Salina è storicamente un’isola a profonda vocazione agricola, che ha poi virato la sua economia, verso l’offerta turistica.
Oggi è importante più che mai connettere le due cose: agricoltura e turismo.
Se vogliamo guardare al futuro, che vuol dire pensare a un turismo che possa consolidarsi nel tempo e dare frutti duraturi, non possiamo pensarlo slegato dall’economia agricola. Il turismo può solo avvantaggiarsi da un’agricoltura fiorente.
Faccio un esempio semplice: produrre vino (ma anche altro) e proporlo ai turisti con l’informazione giusta significa creare una vetrina privilegiata per i nostri prodotti. Il turista è la persona che porterà altrove il prodotto e l’informazione. E tutto questo funziona bene perché passa dall’esperienza diretta e dall’assaggio: chi viene qui e prova i capperi di Salina capisce che sono buoni, e sono diversi dai capperi che si trovano in giro. E allora li vuole e li raccomanda. Io credo che questa debba essere la strada da percorrere: turismo e agricoltura possono insieme rilanciare e valorizzare la terra e i suoi frutti. Altrimenti ogni vocazione turistica è destinata a languire.
Una grande cosa sarebbe realizzare la zonazione dell’isola. Abbiamo terreni tra loro molto diversi perché frutto di attività eruttive avvenute in tempi consecutivi. Bisognerebbe classificarli e censirli. E allora si vedrebbe che le terre verso il mare sono più vocate per i rossi, quelle mediane per la malvasia passita e quelle nei versanti più alti per la malvasia da vinificare secca. Queste sono le mie ipotesi esperienziali, ma andrebbe fatto un serio lavoro di zonazione di cui tutti i produttori si avvantaggerebbero.
La seconda tematica verso cui la viticoltura dell’isola e delle isole tutte dovrebbe guardare con estrema tensione è l’agricoltura rispettosa dell’ambiente ovvero biologica. Perché rispettare l’ambiente crea un beneficio per tutti. Qui da noi, inoltre, le condizioni pedoclimatiche sono molto favorevoli per rinunciare a trattamenti o ausili di sintesi. Siamo una Riserva naturale dal 1984 e la cultura ambientale deve far parte di tutti noi.
Da qui mi collego alla terza sfida del futuro: fare vini sempre più territoriali. Se tu operi nel rispetto della pianta e della terra, senza invasioni con prodotti di sintesi, avrai un’uva sana che esprime appieno il terreno in cui è nata e cresciuta. Quest’uva forte e sana ti consentirà di rinunciare a ogni artificio enologico, a partire dall’utilizzo di lieviti selezionati che tolgono ogni specificità che le uve autoctone possono imprimere al vino.

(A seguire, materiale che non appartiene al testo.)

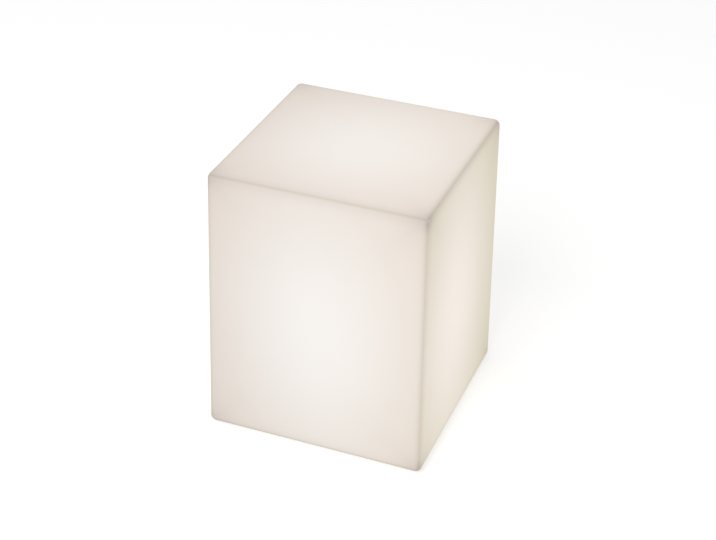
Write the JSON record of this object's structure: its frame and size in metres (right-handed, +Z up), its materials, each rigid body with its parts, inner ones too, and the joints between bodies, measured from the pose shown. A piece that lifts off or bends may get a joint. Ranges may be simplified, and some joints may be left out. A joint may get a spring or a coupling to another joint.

Cito le principali: malvasia di Lipari, corinto nero, nerello mescalese, perticone e grillo.
Nelle altre isole la produzione vitivinicola è molto ridotta. Ma qualche produttore c’è, oggi più di ieri. E sono convinto che dopo la sbornia totale del turismo finalizzato a se stesso debba esserci un ritorno all’agricoltura. Le due cose sono connesse. C’è un numero crescente di persone che chiedono prodotti agricoli caratterizzati localmente, sani e con una storia. Noi li abbiamo e li potremmo avere maggiormente, per rispondere a questa crescente sensibilità e domanda.
Il turismo è ormai nel Dna delle nostre isole ma deve legarsi allo sviluppo agricolo ecocompatibile del territorio. Ridare vita alle economie agricole significa anche mutare il tessuto antropologico di un luogo. La concentrazione totale sul turismo stagionale ha sfilacciato il legame delle persone, quelle che vivono qui, con il territorio e anche le relazioni. Io credo che sia necessario un poco tornare indietro per andare avanti.